Figure 4. Miniaturized network instruments are now available that can be located only inches away from RTDs, providing precision measurements and fully processed signals for transmission over noise immune communication links. It also is challenging to ensure that an RTD measures the desired temperature. For contact measurements, the most important steps are: Minimize thermal resistance between the sensor and the surface. This requires intimate contact and may also require the use of thermal cement or grease. Thermal transfer also takes place through the sensor leads, so they should also be at the same temperature as the object being measured. Insulate the sensor from other thermal influences. For example, isolate a surface sensor from convection currents in the surrounding air. Minimize heat conduction errors. Eliminate any mass between the sensor and the measurement site. This is especially important if the mass is a metal or other high conductivity material in contact with a temperature different than that being measured.

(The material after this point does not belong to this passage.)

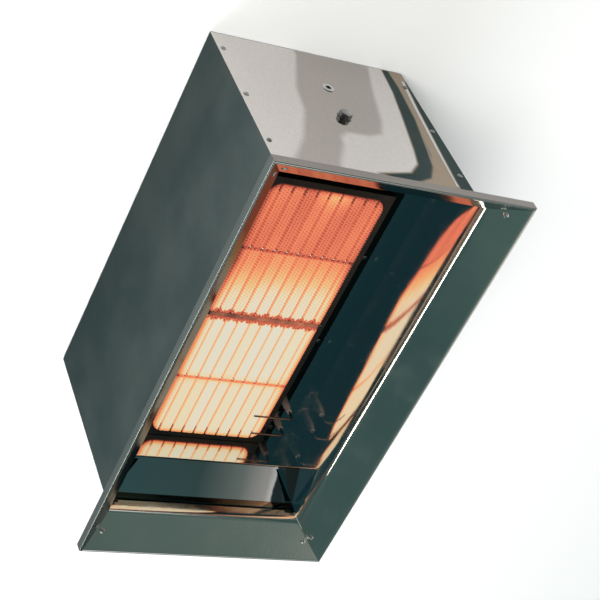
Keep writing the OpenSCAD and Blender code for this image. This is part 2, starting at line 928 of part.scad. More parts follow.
module burner_tray() {
  l = 2 * (inner_x - tray_end_gap);
  w = 2 * (inner_y - tray_side_gap);
  notch_w = bolt_af + 2 * notch_play;
  notch_x = wall_x + washer_t - bolt_l - notch_play;
  color([0.35, 0.38, 0.38]) difference() {
    translate([0, 0, tray_z - sheet_t]) linear_extrude(sheet_t) difference() {
      square([l, w], center = true);
      translate([burner_x, 0])
        square([plenum_out_l + 2 * tray_cut_gap, plenum_out_w + 2 * tray_cut_gap], center = true);
      for (side = [-1, 1]) translate([side * (notch_x + wall_x) / 2, 0])
        square([wall_x - notch_x, notch_w], center = true);
    }
    at_tray_screws() screw_hole();
    at_plenum_screws() screw_hole();
    at_foot_screws() screw_hole();
    at_electrodes() translate([0, 0, tray_z])
      cylinder(r = insulator_r + seat_gap, h = 4 * sheet_t, center = true);
  }
}

module tray_screws() {
  color("silver") at_tray_screws() pan_screw(screw_l);
}

// Places of the screws in the flange of the mixing tube
module at_tube_screws() {
  for (angle = [45:90:315])
    translate([tube_x, gas_y, tube_top_z - tube_flange_t]) rotate(angle)
      translate([tube_screw_pitch_r, 0, 0]) children();
}

// Places of the long screws at the ends of the middle seam
module at_bar_screws() {
  both_sides() translate([burner_x, bar_screw_y, frame_top_z]) children();
}

// Places of the screws in the skirt of the retaining frame
module at_skirt_screws() {
  for (share = frame_screw_shares)
    both_sides() translate([burner_x + share * frame_out_l / 2, frame_out_w / 2, frame_top_z - frame_screw_drop])
      rotate([-90, 0, 0]) children();
}

// Pressed box that feeds the plaques, with the ledge that they lie on
module plenum() {
  top = base_top_z - seat_gap;
  color([0.42, 0.42, 0.40]) difference() {
    union() {
      translate([burner_x, 0, plenum_z]) linear_extrude(top - plenum_z) difference() {
        square([plenum_out_l, plenum_out_w], center = true);
        square([plenum_in_l, plenum_in_w], center = true);
      }
      translate([burner_x, 0, plenum_z]) linear_extrude(plenum_t)
        square([plenum_out_l, plenum_out_w], center = true);
      translate([burner_x, 0, tray_z]) linear_extrude(plenum_t) difference() {
        square([plenum_out_l + 2 * plenum_flange_w, plenum_out_w + 2 * plenum_flange_w], center = true);
        square([plenum_in_l, plenum_in_w], center = true);
      }
      translate([burner_x, 0, ledge_z - plenum_t]) linear_extrude(plenum_t) difference() {
        square([plenum_out_l, plenum_out_w], center = true);
        square([plenum_in_l - 2 * ledge_w, plenum_in_w - 2 * ledge_w], center = true);
        square([bar_w + 2 * seat_gap, plenum_in_w], center = true);
      }
    }
    at_plenum_screws() screw_hole();
    at_foot_screws() screw_hole();
    at_skirt_screws() screw_hole();
    translate([tube_x, gas_y, plenum_z - overrun]) cylinder(r = tube_r - tube_t, h = 2 * overrun + plenum_t);
    at_tube_screws() screw_hole();
  }
}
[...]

Use a sensor with metal packaging, as opposed to plastic. Besides a reduction in thermal resistance, this provides a faster response time. In gas stream measurements, avoid stratification problems. If the gas flow does not provide turbulent mixing, multiple probes may be required at different locations in the stream. Individual readings can be recorded or averaged, as appropriate to the application.

Many RTD and instrument manufacturers have expert application staffs to help resolve these difficulties. Their web sites also provide instant information in the form of answers to frequently asked questions and free measurement software.